Jhoulys Chacin: Chacin could only get through five innings with a meager one strikeout, but he only allowed two runs to the Minnesota Twins. Somehow, he is being ditched in ESPN leagues as his ownership rate has dropped from 11.6 percent to 7.6 percent. Sure, he is averaging four walks per nine, but he is also averaging a strikeout per inning and inducing groundballs at a 46% clip.
Kris Medlen: On Medlen's place in the Atlanta Braves starting rotation, David O'Brien of the Atlanta Journal-Constitution wrote, " All along, I’ve thought Cox’s inclination would be to keep Kenshin Kawakami in the rotation and move Kris Medlen back to the bullpen when Jair Jurrjens returns, but you have to wonder if that thinking is starting to change at this point."

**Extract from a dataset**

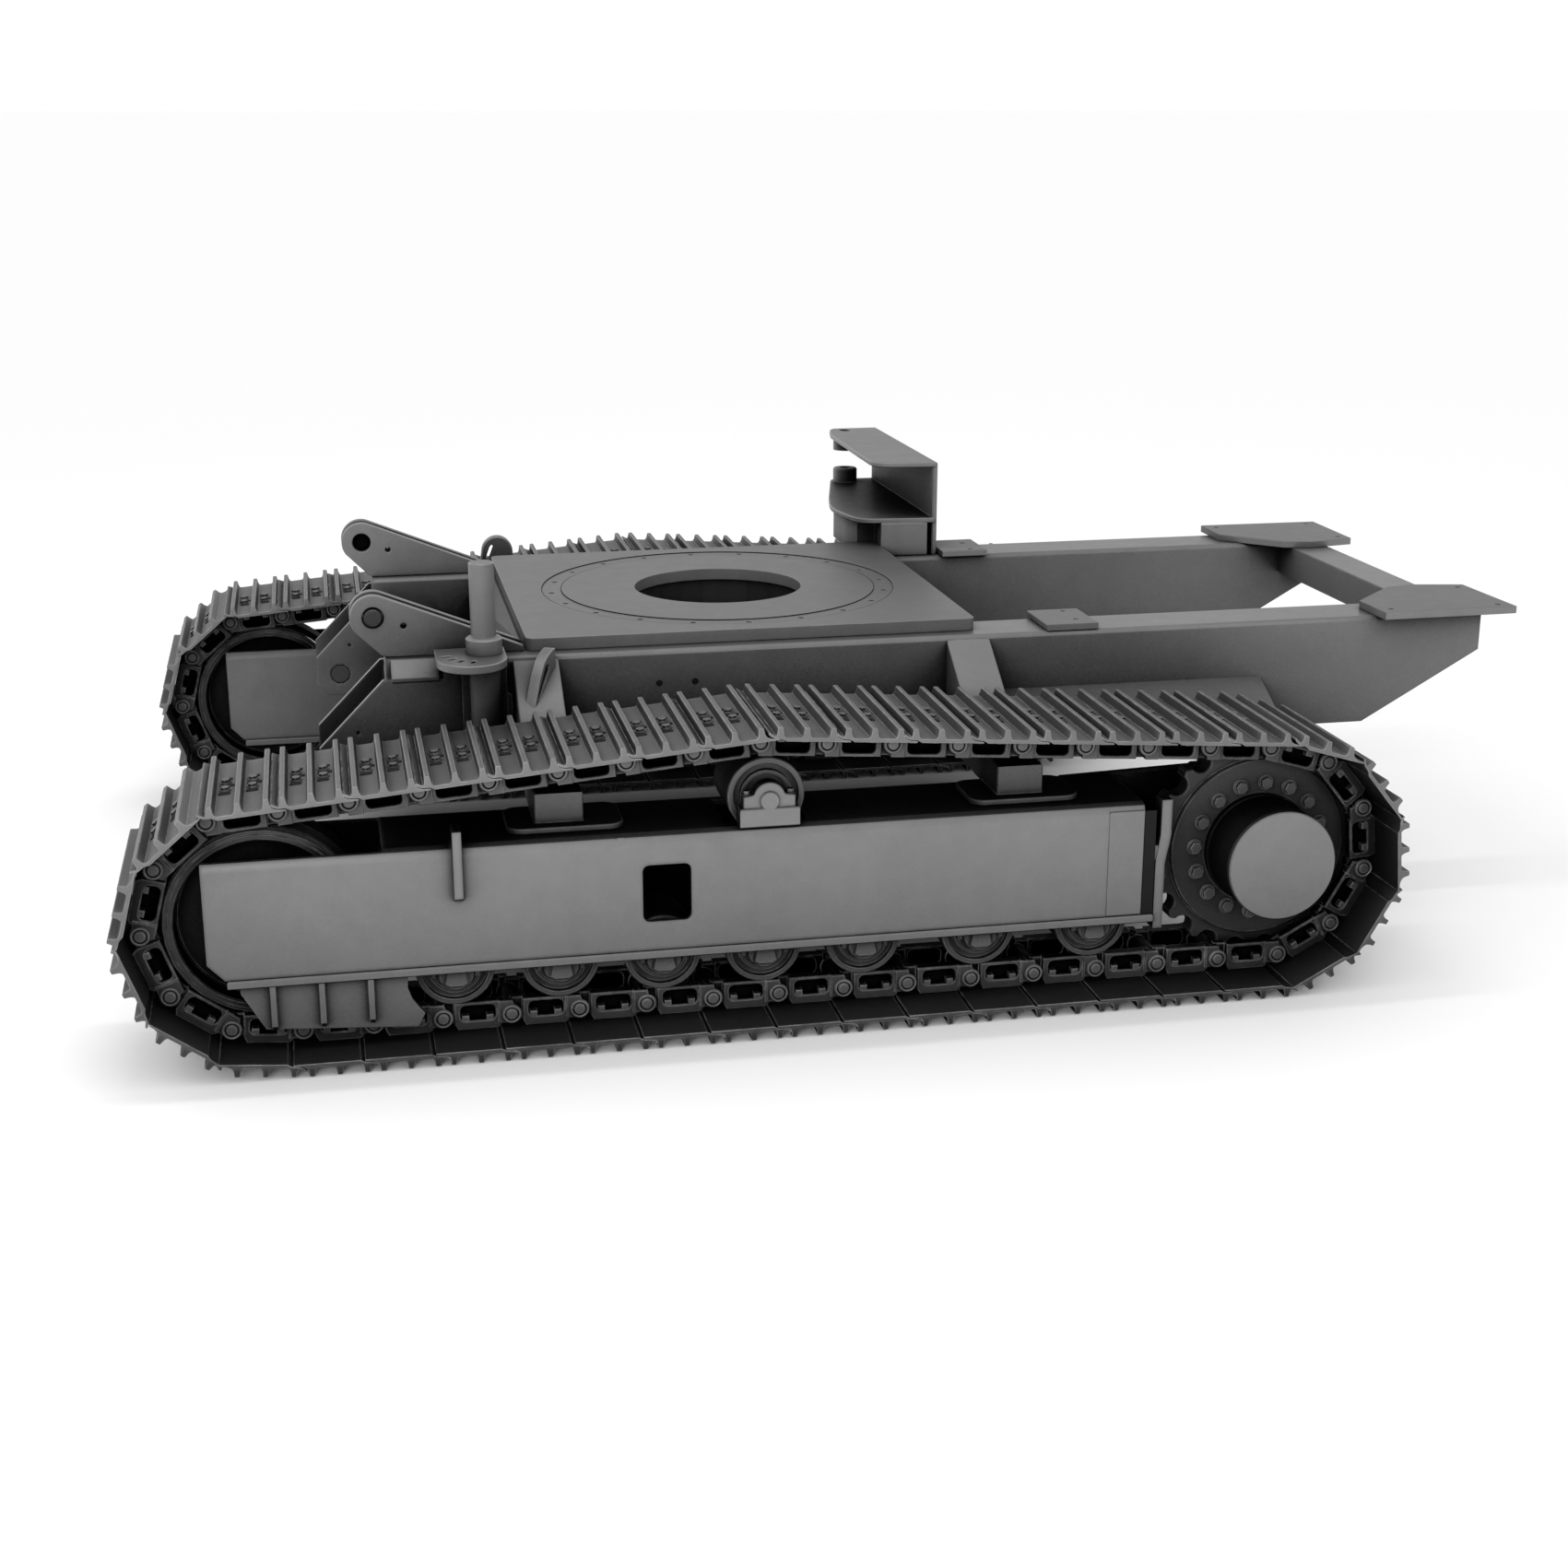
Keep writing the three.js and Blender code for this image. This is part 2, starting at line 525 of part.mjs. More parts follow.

Medlen threw eight strong innings against the Minnesota Twins on June 13. While Kenshin Kawakami has not pitched poorly, he has struggled with control and there is now a non-zero chance that it would be KK who loses his spot in the rotation and not Medlen. However, given Medlen's prior success out of the bullpen and the Braves' wanting to reduce his workload, the most likely scenario is that Medlen loses his spot when Jurrjens returns. Still, Medlen is likely to make at least two more starts so he will remain on the "Value Picks" list. He is available in more than 93 percent of ESPN leagues, making him an attractive stopgap.